Stop after the line containing "the base underside.": print each line exactly from the first line of the listing up to that point.

☆ ☆ ☆ ☆ ☆

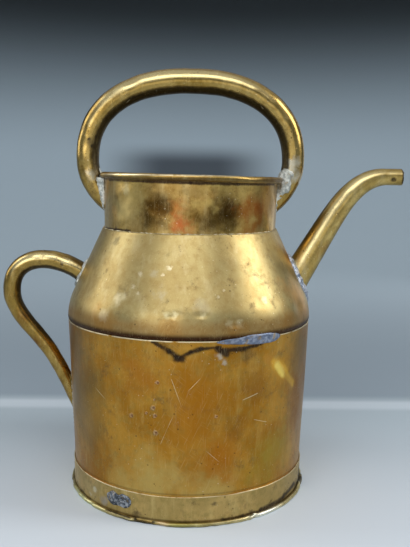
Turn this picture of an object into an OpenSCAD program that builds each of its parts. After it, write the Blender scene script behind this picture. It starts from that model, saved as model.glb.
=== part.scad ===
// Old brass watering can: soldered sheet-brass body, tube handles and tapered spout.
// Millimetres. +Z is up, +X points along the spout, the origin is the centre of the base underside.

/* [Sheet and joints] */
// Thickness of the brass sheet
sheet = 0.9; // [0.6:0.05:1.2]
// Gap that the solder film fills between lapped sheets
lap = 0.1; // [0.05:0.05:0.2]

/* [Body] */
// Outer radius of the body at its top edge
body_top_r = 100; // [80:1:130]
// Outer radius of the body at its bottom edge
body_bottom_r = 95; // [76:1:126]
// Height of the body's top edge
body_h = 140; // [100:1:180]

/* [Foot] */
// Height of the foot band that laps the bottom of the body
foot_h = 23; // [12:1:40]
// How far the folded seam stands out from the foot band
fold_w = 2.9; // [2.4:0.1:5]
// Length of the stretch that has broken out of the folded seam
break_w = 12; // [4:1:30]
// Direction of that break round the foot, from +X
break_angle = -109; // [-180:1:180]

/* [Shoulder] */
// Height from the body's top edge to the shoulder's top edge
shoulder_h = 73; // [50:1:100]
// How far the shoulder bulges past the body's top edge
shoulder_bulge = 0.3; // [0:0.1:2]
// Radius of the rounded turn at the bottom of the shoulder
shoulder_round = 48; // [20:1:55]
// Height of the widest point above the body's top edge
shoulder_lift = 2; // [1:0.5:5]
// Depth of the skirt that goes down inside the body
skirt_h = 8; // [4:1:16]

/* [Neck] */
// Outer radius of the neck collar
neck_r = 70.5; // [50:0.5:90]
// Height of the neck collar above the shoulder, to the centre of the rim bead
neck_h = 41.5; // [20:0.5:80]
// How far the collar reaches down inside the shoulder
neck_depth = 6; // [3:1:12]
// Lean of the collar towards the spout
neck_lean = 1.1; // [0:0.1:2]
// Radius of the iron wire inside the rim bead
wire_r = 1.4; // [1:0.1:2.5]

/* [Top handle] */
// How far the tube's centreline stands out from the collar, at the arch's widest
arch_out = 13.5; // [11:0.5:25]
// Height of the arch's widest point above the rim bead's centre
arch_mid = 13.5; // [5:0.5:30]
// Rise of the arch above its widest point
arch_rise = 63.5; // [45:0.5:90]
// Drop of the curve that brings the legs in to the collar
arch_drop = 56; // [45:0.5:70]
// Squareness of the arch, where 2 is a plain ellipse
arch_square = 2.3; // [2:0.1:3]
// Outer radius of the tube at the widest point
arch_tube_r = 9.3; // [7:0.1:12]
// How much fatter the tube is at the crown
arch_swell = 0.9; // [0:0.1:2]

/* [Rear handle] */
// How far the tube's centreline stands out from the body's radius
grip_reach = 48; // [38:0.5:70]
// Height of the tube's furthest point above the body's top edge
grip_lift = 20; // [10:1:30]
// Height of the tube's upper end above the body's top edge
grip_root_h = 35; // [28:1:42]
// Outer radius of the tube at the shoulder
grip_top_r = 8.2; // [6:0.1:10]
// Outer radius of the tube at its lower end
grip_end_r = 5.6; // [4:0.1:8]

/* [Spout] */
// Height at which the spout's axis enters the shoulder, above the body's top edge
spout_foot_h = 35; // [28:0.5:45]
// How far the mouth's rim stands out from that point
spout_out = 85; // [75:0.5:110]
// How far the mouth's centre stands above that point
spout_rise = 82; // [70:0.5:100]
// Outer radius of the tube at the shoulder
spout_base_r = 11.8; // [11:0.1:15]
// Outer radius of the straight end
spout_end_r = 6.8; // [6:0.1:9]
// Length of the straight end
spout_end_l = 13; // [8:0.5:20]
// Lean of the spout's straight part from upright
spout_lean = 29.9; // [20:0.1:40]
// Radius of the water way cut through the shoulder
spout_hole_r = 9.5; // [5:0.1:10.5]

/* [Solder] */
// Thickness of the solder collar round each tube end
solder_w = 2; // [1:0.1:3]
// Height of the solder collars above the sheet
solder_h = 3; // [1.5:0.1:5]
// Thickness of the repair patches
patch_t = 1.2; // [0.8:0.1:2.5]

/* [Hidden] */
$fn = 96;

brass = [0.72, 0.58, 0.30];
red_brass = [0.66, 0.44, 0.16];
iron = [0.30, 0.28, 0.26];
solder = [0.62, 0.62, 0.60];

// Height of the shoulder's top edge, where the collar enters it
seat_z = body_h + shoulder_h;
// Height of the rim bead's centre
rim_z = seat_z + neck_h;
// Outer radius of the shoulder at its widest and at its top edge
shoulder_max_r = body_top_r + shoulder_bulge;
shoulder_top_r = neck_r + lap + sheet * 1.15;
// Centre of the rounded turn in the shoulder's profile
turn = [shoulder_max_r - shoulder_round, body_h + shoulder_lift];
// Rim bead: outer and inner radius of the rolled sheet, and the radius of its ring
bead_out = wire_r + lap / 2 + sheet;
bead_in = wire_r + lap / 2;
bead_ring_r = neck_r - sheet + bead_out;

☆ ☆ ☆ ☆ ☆

Result of this exercise.
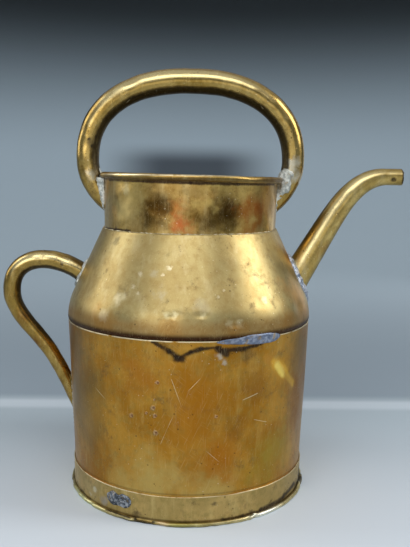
Turn this picture of an object into an OpenSCAD program that builds each of its parts. After it, write the Blender scene script behind this picture. It starts from that model, saved as model.glb.
=== part.scad ===
// Old brass watering can: soldered sheet-brass body, tube handles and tapered spout.
// Millimetres. +Z is up, +X points along the spout, the origin is the centre of the base underside.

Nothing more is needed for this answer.